Hace escasos meses, en el barrio céntrico y muy burgués de la Dalbade, siempre en Tolosa, un cura de 66 años fue nombrado párroco y públicamente declarado miembro del Opus Dei. Cuando celebró su primera misa, unas decenas de ciudadanos se congregaron delante de la Iglesia para apoyar la protesta del municipio socialista de la ciudad. Manifestación silenciosa, pero manifestación. Sus motivaciones no tenían nada que ver con la Iglesia, sino con el Opus que invadía un terreno “sagrado” en las Instituciones francesas: la separación del culto y de la política…

En estos últimos días, un ciudadano de Valladolid ha tenido que recurrir a la Justicia para que se respete la constitucional no confesionalidad del Estado Español y se retire un crucifijo del aula de su hijo. No me ha extrañado la protesta de las autoridades eclesiásticas de la ciudad y, entre las declaraciones leídas en la prensa, la de una señora de edad avanzada que protestaba contra la retirada del crucifijo: porque se vulneraba la tradición. Claro que podría tranquilizarse pensando que el crucifijo llevaba tantos años en esa pared que su traza quedaría indeleblemente marcada para años, hasta que se pintase nuevamente la aula, lo que de seguro la muy tradicionalista Junta de Castilla y León tardaría en hacer, para que la marca del crucifijo allí quedase a la vista de todos los niños.

Si enumero tales acontecimientos es para ilustrar la profunda diferencia que existe entre una y otra Iglesia. Las dos peregrinan a Lourdes, la ciudad de las apariciones, donde cada año se celebra la asamblea de los obispos franceses, cuyas declaraciones resultan casi revolucionarias, comparadas a las de nuestro Episcopado. Cuando todavía no se había legislado sobre la Memoria histórica, el cura de Rangueil la expresaba en su modesta capilla, ante un auditorio de ciudadanos muy mayoritariamente de izquierda. Manifestaba el respeto de la Iglesia francesa hacia un fallecido, símbolo del exilio republicano. Pero en un barrio burgués, de electorado derechista, la Iglesia designaba a un párroco del Opus, y tal filiación no era disimulada. Interpretada como una provocación por el municipio daba lugar a protestas, siempre respetuosas del culto y de la Iglesia. En los dos casos el respeto mutuo imperaba. La separación de la Iglesia y del Estado, el laicismo asumido desde más de un siglo, expresaba su mutua tolerancia.
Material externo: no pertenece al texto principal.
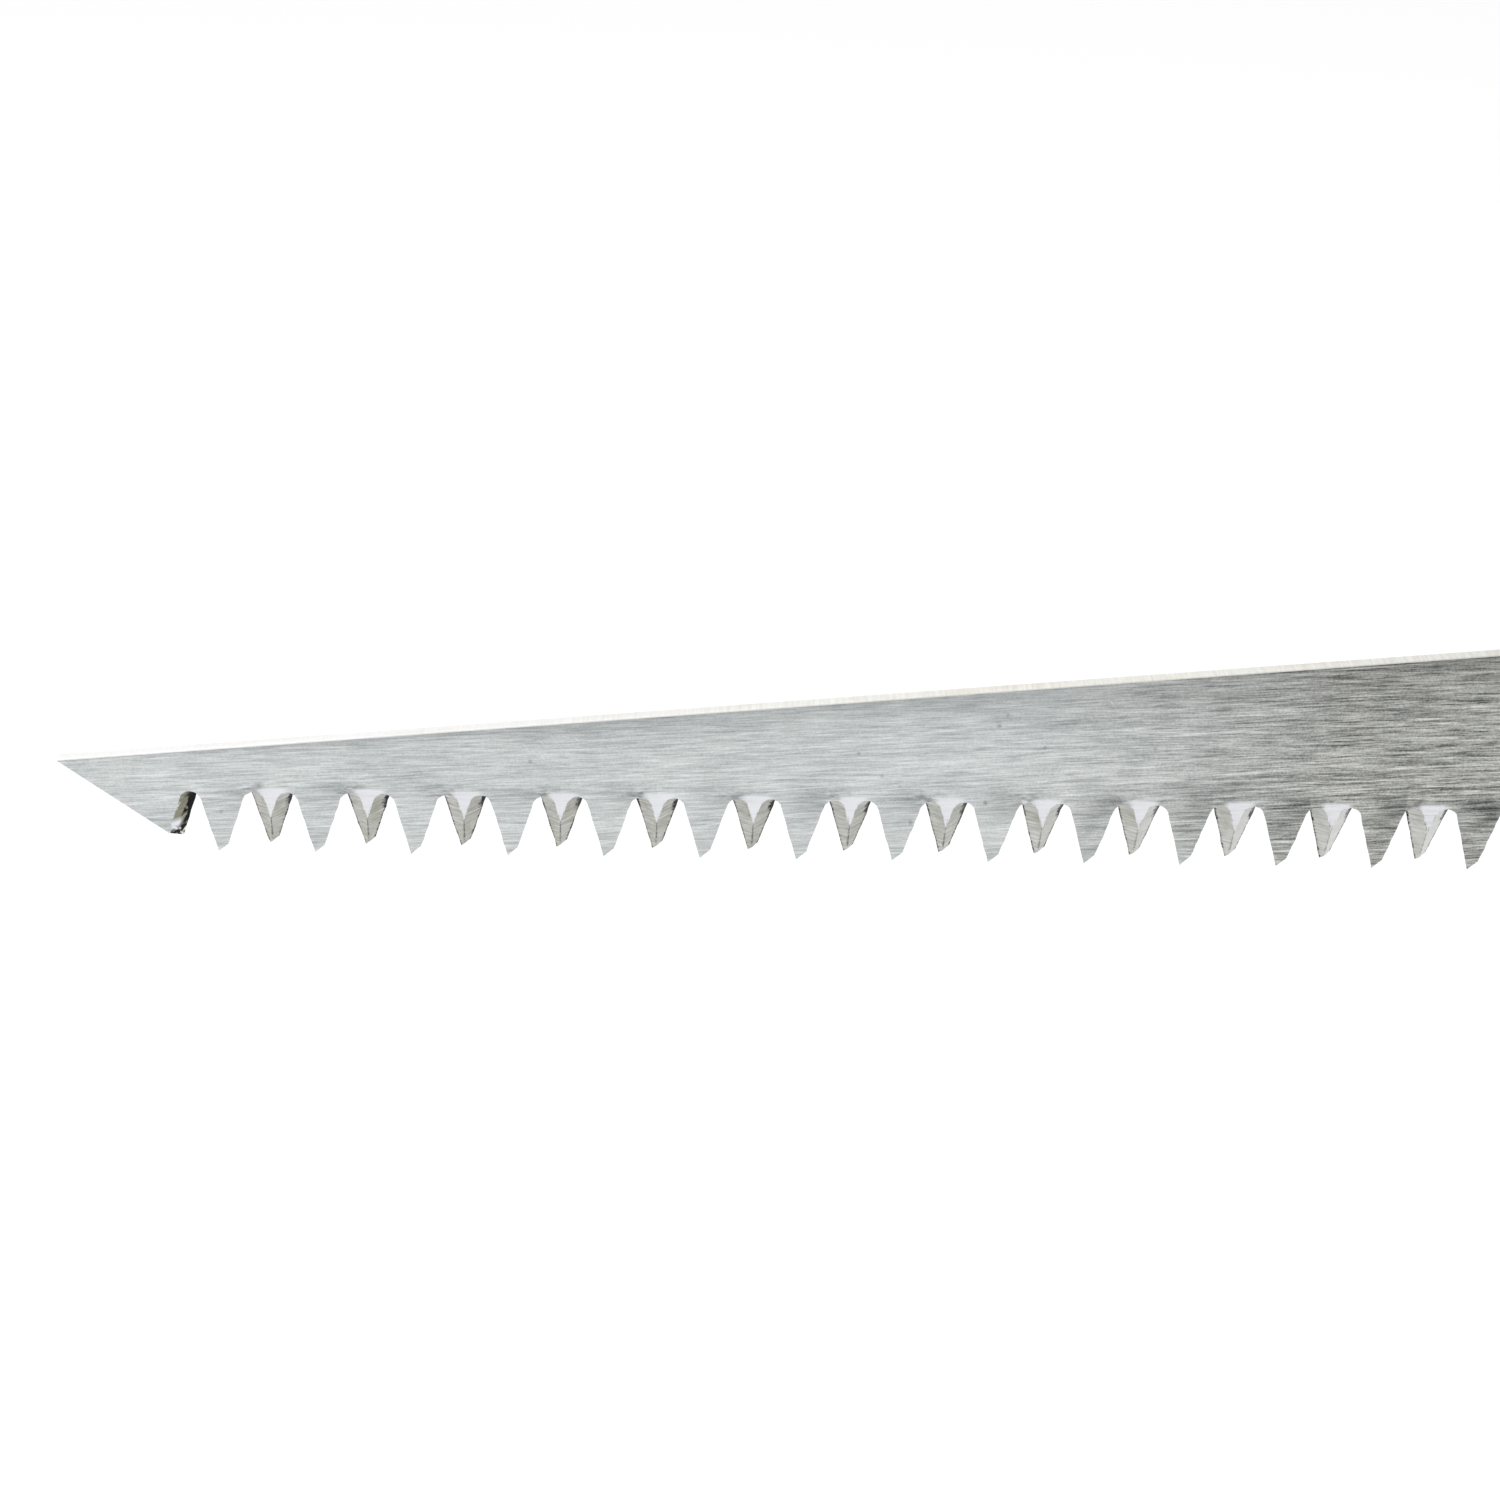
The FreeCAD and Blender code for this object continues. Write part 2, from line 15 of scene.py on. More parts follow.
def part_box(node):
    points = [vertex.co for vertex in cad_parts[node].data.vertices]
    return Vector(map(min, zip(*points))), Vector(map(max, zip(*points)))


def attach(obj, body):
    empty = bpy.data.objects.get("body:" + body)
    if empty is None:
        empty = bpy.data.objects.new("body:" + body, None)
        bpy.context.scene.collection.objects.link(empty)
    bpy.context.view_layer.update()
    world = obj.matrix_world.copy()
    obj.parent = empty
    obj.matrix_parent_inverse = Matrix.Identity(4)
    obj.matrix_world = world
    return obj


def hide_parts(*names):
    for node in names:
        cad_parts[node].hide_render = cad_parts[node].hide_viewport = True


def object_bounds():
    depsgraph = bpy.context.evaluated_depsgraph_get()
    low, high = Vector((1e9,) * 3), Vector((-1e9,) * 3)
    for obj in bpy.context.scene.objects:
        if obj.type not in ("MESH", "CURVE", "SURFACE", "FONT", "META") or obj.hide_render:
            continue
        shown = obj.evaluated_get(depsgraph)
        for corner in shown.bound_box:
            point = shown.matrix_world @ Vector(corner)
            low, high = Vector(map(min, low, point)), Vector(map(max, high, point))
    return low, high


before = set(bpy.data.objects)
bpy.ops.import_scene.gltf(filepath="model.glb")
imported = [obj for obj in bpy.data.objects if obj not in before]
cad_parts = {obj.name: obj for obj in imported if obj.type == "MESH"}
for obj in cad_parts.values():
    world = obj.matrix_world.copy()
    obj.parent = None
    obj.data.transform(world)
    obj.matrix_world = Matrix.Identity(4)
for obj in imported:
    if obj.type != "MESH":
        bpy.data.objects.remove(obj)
CAD_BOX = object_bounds()
MM = 0.001

# ---- blade, in millimetres, as in the CAD model --------------------------------------------------
PITCH = 25.4 / 8
THICKNESS = 1.0
BLADE_LENGTH = 300.0
TOE_HEIGHT = 6.3
TOE_ANGLE = 36.3
TOE_BLUNT = 0.1             # height of the blunt end of the toe
SPINE_ANGLE = 5.4
TOE_TO_FIRST_TIP = 10.25
FRONT_FLANK = 15.5
BACK_FLANK = 19.0
FLEAM = 44.0
GULLET_RADIUS = 0.72
TIP_WIDTH = 0.48
TIP_BEVEL = 40.0
TIP_FLEAM = 15.0
HEEL_LAND = 12.0
HEEL_LIFT = 0.9
HEEL_FLAT = 1.0             # straight end of the heel, before the ramp up to the tang
TANG_LENGTH = 64.0
TANG_BOTTOM = 6.0
TANG_RAMP = 9.0
TANG_RADIUS = 3.0           # rounding of the ramp's top and of the tang's upper end
TANG_END_RADIUS = 2.0       # rounding of the tang's lower end
SLOT_START = 26.0
SLOT_HALF_WIDTH = 3.3

# ---- blade, what only the visual mesh has --------------------------------------------------------
SET_LEAN = 0.21             # how far a tip leans out of the blade
BEND_ABOVE_GULLET = 0.42    # where the set starts
BEND_LENGTH = 0.22          # height over which the metal bends
DENT_DEPTH = 0.012          # bulge that the setting punch leaves above each tooth
DENT_HEIGHT = 0.7
EDGE_JITTER = 0.017         # grinding burr along the tooth edges
JITTER_SEED = 7
SPINE_ROUNDING = 0.1
RIM_START = 0.62            # share of the half thickness at which a ground facet's rim of painted shade starts
HOT_RIM_START = 0.0         # the same where the painted shade is darkest
FRONT_RIM = 0.8             # how dark the painted shade on the rims of the front flanks is, compared with the back flanks
HOTTEST_STEPS = 7           # steps from the top of a gullet where the painted shade is darkest
HOTTEST = 1.6               # how much darker it is there
TOE_FACET_MIDDLE = 0.7      # mark of the middle of the toe's facet: it runs from 0.4 to 1 across the facet
TOE_FACET_SPREAD = 0.3
POLISH_ABOVE_GULLET = 0.4   # how far above the gullets the painted highlight reaches on the face
POLISH_INSET = 0.35         # how far from its first gullet the painted highlight on a tooth starts
POLISH_FADE = 0.22
TOE_SPECKS_TOP = 1.1        # top of the speckled end of the painted reflection on the toe's facet, above the tips
TOE_SPECKS_FADE = 0.6
TOE_GLEAM = (1.1, 1.3, 1.8, 2.2)    # heights where the bright painted reflection above it fades in and out
SMUDGE_PLACE = (0.0, 0.15)  # painted shade on the gullets in front of the teeth set away, where the set bends them, from their tops
SMUDGE_SIZE = (1.15, 0.6)
STAIN_PLACE = (-1.6, 0.0)   # larger grey painted shade beside them, on the shoulders of the other teeth
STAIN_SIZE = (1.3, 0.85)
ARC_STEPS = 5
FLANK_STEPS = 7
NOSE_STEPS = 40
HEEL_STEPS = 6
CORNER_STEPS = 6
SLOT_STEPS = 12
ROWS_ON_TOOTH = 4
BEND_ROWS = (-0.26, -0.18, -0.10, 0.0, 0.12, 0.3, 0.6, 1.1, 1.8)    # heights above where the set starts
SLICES = (-1, -0.94, -0.84, -0.7, -0.4, 0, 0.4, 0.7, 0.84, 0.94, 1)     # shares of the half thickness
SPINE_SLICES = (0, 1, 2, -3, -2, -1)    # those of the slices that the flat top of the spine needs
SMALLEST_STEP = 0.0005      # least distance along the blade between two columns of a face
MERGE_DISTANCE = 1e-6
SHARP_ANGLE = 25
FACE, GROUND, SPINE = 0, 1, 2   # the blade's material slots


def tangent(degrees):
    return math.tan(math.radians(degrees))


HALF = THICKNESS / 2
FLEAM_SLOPE = tangent(FLEAM)
FLEAM_SHIFT = HALF * FLEAM_SLOPE
BACK_REACH = GULLET_RADIUS / math.cos(math.radians(BACK_FLANK))
FRONT_REACH = GULLET_RADIUS / math.cos(math.radians(FRONT_FLANK))
FLANK_SLOPES = tangent(BACK_FLANK) + tangent(FRONT_FLANK)
FLANK_ROOM = PITCH + 2 * FLEAM_SHIFT - BACK_REACH - FRONT_REACH - TIP_WIDTH
GULLET_Z = GULLET_RADIUS + FLANK_ROOM / FLANK_SLOPES
BEND_Z = GULLET_Z + BEND_ABOVE_GULLET
FIRST_FLANK_RUN = (GULLET_Z - GULLET_RADIUS) * tangent(FRONT_FLANK)
FIRST_GULLET = TOE_TO_FIRST_TIP + FLEAM_SHIFT - FRONT_REACH - FIRST_FLANK_RUN
TOOTH_COUNT = int((BLADE_LENGTH - HEEL_LAND - FIRST_GULLET) / PITCH)
TOE_SLOPE = tangent(TOE_ANGLE) - TOE_BLUNT / FIRST_GULLET


def spine_z(x):
    return TOE_HEIGHT + x * tangent(SPINE_ANGLE)


def toe_edge_z(x):
    return TOE_HEIGHT - TOE_BLUNT - x * TOE_SLOPE


def gullet_x(i, y):
    """Middle of gullet i in the slice at y. Neighbouring gullets are ground at opposite slants."""
    lean = 1 if i % 2 == 0 else -1
    return FIRST_GULLET + i * PITCH + lean * FLEAM_SLOPE * y


def set_side(i):
    """-1 for teeth that are set towards the near side, 1 for teeth that are set away from it."""
    return -1 if i % 2 == 0 else 1


def half_gullet(i, y, side, depth, angle):
    """Points (x, z) from the top of gullet i in the slice at y, down one side of it to a depth."""
    radius = GULLET_RADIUS
    middle = gullet_x(i, y)
    points = []
    for step in range(ARC_STEPS + 1):
        turn = math.radians(90 - (90 - angle) * step / ARC_STEPS)
        z = GULLET_Z - radius + radius * math.sin(turn)
        points.append((middle + side * radius * math.cos(turn), z))
    start_x, start_z = points[-1]
    end_z = GULLET_Z - depth
    for step in range(1, FLANK_STEPS + 1):
        z = start_z + (end_z - start_z) * step / FLANK_STEPS
        points.append((start_x + side * (start_z - z) * tangent(angle), z))
    return points


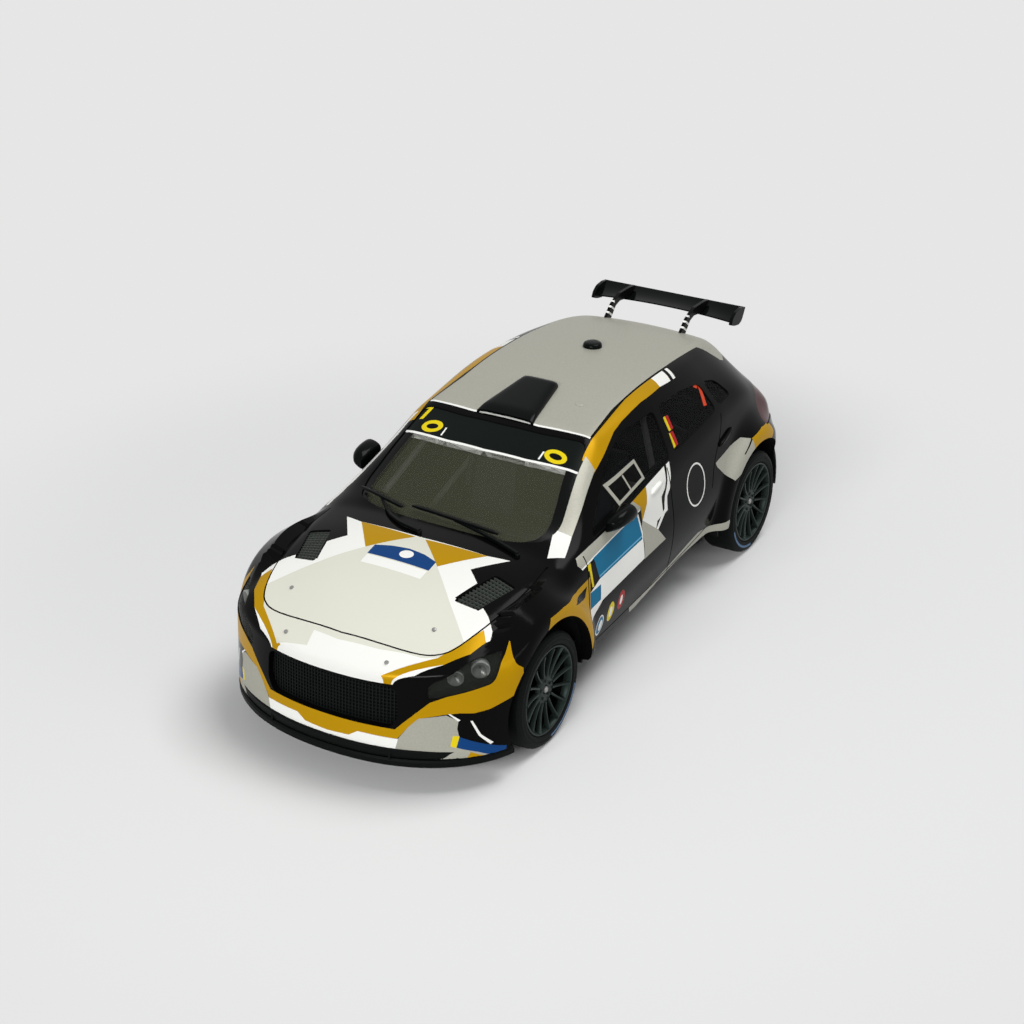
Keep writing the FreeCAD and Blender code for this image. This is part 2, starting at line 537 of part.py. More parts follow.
def wiper(blade, arm):
    """One wiper: a straight blade over the windscreen's foot and the arm that carries it, each from (x, y) to (x, y)."""
    def over(point, gap):
        x, y = point
        return Vec(x, y, surface_z(abs(x), y) + gap)
    rods = [rod([over(p, WIPER_W + 0.3) for p in blade], WIPER_W), rod([over(p, WIPER_W + 0.15) for p in arm], WIPER_W)]
    return single(rods[0].fuse(rods[1]).cut(form(-0.02)), "wiper")


# ---- wheels --------------------------------------------------------------------------------------------------------
def revolve_x(points, y):
    """A ring turned about the axle line at y from (x, radius) points."""
    face = Part.Face(Part.makePolygon([Vec(x, y, TYRE_R + r) for x, r in points + points[:1]]))
    return face.revolve(Vec(0, y, TYRE_R), X_AXIS, 360)


def tyre(y):
    """Low-profile slick with rounded shoulders."""
    outer, inner = TYRE_FACE_X, TYRE_FACE_X - TYRE_WIDTH
    bore = RIM_R + 0.02
    profile = [(inner + 0.4, bore), (inner, bore + 0.7), (inner + 0.15, TYRE_R - 0.55), (inner + 0.7, TYRE_R),
               (outer - 0.7, TYRE_R), (outer - 0.15, TYRE_R - 0.55), (outer, bore + 0.7), (outer - 0.4, bore)]
    return revolve_x(profile, y)


def rim(y):
    """Fifteen-spoke wheel: barrel, lip, spokes and the hub that is pressed on the axle."""
    face = TYRE_FACE_X - RIM_INSET
    inner = TYRE_FACE_X - TYRE_WIDTH + 0.4
    barrel = revolve_x([(inner, RIM_R - RIM_WALL), (inner, RIM_R), (face, RIM_R), (face, RIM_R - RIM_WALL)], y)
    hub = Part.makeCylinder(HUB_R, face - 0.25 - inner, Vec(inner, y, TYRE_R), X_AXIS)
    spokes = []
    for k in range(SPOKE_COUNT):
        spoke = box(face - 1.15, face - 0.35, -0.24, 0.24, HUB_R - 0.3, RIM_R - RIM_WALL + 0.2)
        spoke.rotate(Vec(0, 0, 0), X_AXIS, 360.0 * k / SPOKE_COUNT)
        spoke.translate(Vec(0, y, TYRE_R))
        spokes.append(spoke)
    wheel = barrel.multiFuse([hub] + spokes)
    seat = Part.makeCylinder(AXLE_R, face - 1.2 - inner, Vec(inner, y, TYRE_R), X_AXIS)
    return single(wheel.cut(seat), "rim")


def axle(y):
    end = TYRE_FACE_X - RIM_INSET - 1.2
    return Part.makeCylinder(AXLE_R, 2 * end, Vec(-end, y, TYRE_R), X_AXIS)


def export(name, shape):
    if not shape.isValid():
        print(f"{name} is not valid")
    shape.exportStep(os.path.join(PARTS, name + ".step"))


def main():
    os.makedirs(PARTS, exist_ok=True)
    outer = form()
    pieces = {"body_shell": body_shell(outer)}
    pieces.update(windows(outer))
    pieces.update(lamps_and_grilles())
    pieces["chassis_plate"] = chassis()
    pieces.update(cabin())
    pieces["front_splitter"] = splitter()
    pieces["rear_diffuser"] = rear_valance()
    pieces["roof_vent"] = roof_vent()
    pieces["roof_antenna"] = antenna()
    pieces.update(wing())
    pieces["mirror_left"] = mirror()
    pieces["mirror_right"] = flip(pieces["mirror_left"])
    pieces["wiper_left"] = wiper(*WIPERS["left"])
    pieces["wiper_right"] = wiper(*WIPERS["right"])
    for end, y in (("front", FRONT_AXLE_Y), ("rear", REAR_AXLE_Y)):
        pieces["axle_" + end] = axle(y)
        for side, turned in (("left", lambda s: s), ("right", flip)):
            pieces[f"tyre_{end}_{side}"] = turned(tyre(y))
            pieces[f"rim_{end}_{side}"] = turned(rim(y))
    for name, shape in pieces.items():
        export(name, shape)


main()
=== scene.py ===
"""Scale model of a rally car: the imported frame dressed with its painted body, windows, lamps, wheels and fittings.

Lengths in the tables are millimetres; +X is the car's left, -Y its front and +Z up. Meshes are written in metres.
"""
import math
from functools import reduce

import bpy
import numpy as np
from bpy.props import FloatProperty, FloatVectorProperty, IntProperty, PointerProperty
from mathutils import Matrix


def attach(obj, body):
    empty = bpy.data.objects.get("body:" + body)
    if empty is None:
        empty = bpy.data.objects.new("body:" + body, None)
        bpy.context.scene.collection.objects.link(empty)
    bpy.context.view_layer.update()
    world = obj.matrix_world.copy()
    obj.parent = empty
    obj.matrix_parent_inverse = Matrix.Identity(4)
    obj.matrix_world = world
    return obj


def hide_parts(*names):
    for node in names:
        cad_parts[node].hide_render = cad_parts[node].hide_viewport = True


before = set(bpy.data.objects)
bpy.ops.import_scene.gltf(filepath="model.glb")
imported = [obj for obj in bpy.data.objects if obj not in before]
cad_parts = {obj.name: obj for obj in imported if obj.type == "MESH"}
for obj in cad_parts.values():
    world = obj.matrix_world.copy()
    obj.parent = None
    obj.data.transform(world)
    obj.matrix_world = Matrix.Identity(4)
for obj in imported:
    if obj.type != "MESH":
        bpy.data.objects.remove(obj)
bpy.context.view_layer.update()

bl_info = {
    "name": "Rally Car Scale Model",
    "version": (1, 0, 0),
    "blender": (4, 5, 0),
    "location": "View3D > Sidebar > Rally Car",
    "description": "Builds the body, windows, wheels and fittings of a rally car scale model",
    "category": "Object",
}

MM = 0.001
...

Que no se crea que ello se debe a la pasividad de una comodona sociedad francesa. En los años 80 cuando el primer Gobierno de Miterrand quiso cambiar las reglas del juego educativo se encontró con un millón de manifestantes movidos por la Iglesia. Y cuando Bayrou, ministro de Giscard d’Estaing, quiso romper una lanza en favor de la Escuela confesional, dos millones de ciudadanos cerraron en la calle el paso a su ley.

En nuestro país resulta difícil, atrevido, avanzar en el laicismo que es una forma de respeto de las creencias individuales y por lo tanto un camino hacia la libertad, pero se avanza. En 2009 hará quinientos años que nació Juan Calvino y con el llegó una visión teocrática de la sociedad en el marco de la virulenta Reforma. No sería mal momento para repasar en el dogma católico tantas cosas que nada tienen que ver con las palabras de Cristo y en muchos aspectos las contradicen. Pero no soñemos con un paso que de seguro no se hará ni desde Roma, ni desde España, pero que podría amanecer en Hispano América, donde las sociedades se revuelven entre la herencia europea y las urgencias autóctonas. Aquí parece que nuestra muy católica Iglesia no se conformara con el abandono de privilegios seculares desparecidos en tantas democracias, pero que aspiran a rebrotar con los incendios de los integrismos. No entiende que por esa vía se acerca cada día más a la desafección, a la crítica, a la censura y así pierde el respeto de muchos ciudadanos tolerantes, cristianos y hasta católicos. Claro que hace lustros que piensa que el crucifijo, más que una cruz, es una espada. Todo depende de por donde se le coge. En vísperas de Navidades vale pensarlo.